Supplied data:
==================================================

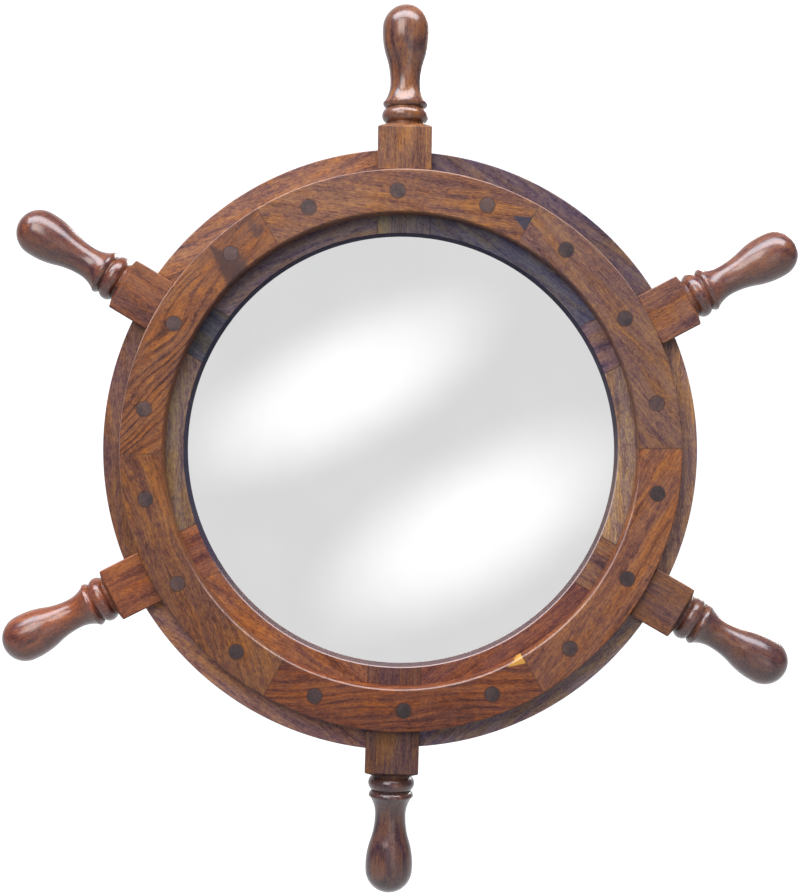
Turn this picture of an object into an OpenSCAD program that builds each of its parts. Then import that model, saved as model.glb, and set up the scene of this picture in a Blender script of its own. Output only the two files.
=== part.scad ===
// Ship's steering wheel with a round looking glass in place of the hub.
// Six turned spokes, six felloes between them, and a facing ring on the front and on the back,
// pinned together by eighteen wooden dowels. All sizes in millimetres.
// The parts are drawn lying flat with the face up; stand() puts the wheel upright,
// front towards -Y, top towards +Z, origin at the centre of the wheel.

/* [Wheel] */
// Distance across the wheel from handle tip to handle tip
wheel_d = 610; // [570:5:740]
// Outside diameter of the felloes
rim_d = 406.5; // [338:0.5:420]
// Width of a felloe from its outside edge to the opening
felloe_w = 55.25; // [48:0.25:66]
// Thickness of the felloes
felloe_t = 20; // [17:0.5:26]
// Softening of the sharp edges
arris = 0.8; // [0.4:0.1:1.2]
// How far the hand-set spokes and hand-cut felloes stray from even, 0 for a perfectly even wheel
stray = 1; // [0:0.1:1]

/* [Facing rings] */
// Thickness of each facing ring
ring_t = 12.5; // [10.5:0.5:16]
// Width of felloe left showing on each side of a facing ring
band_w = 13; // [12:0.25:15]
// Angle by which the rings and dowels sit turned back from the spokes
ring_lag = 1.4; // [0:0.1:2]

/* [Spokes] */
// Width of the square block of a spoke across the wheel face
block_w = 36.5; // [30:0.5:44]
// Thickness of the square block from front to back
block_t = 36; // [32:0.5:37]
// How far the block stands out beyond the felloes
block_reach = 20; // [17:0.5:26]
// Largest radius of the turned grip
grip_r = 16.2; // [14:0.1:17]
// Smallest radius of the turned grip
neck_r = 10.5; // [9:0.1:12]
// Radius of the round bead next to the block
bead_r = 15.9; // [15:0.1:17]

/* [Dowels] */
// Diameter of a dowel
dowel_d = 11; // [8:0.5:14]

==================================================

Task goal:
Copy each line of the preceding data that contains the string "parts".

Exercise output:
Turn this picture of an object into an OpenSCAD program that builds each of its parts. Then import that model, saved as model.glb, and set up the scene of this picture in a Blender script of its own. Output only the two files.
// The parts are drawn lying flat with the face up; stand() puts the wheel upright,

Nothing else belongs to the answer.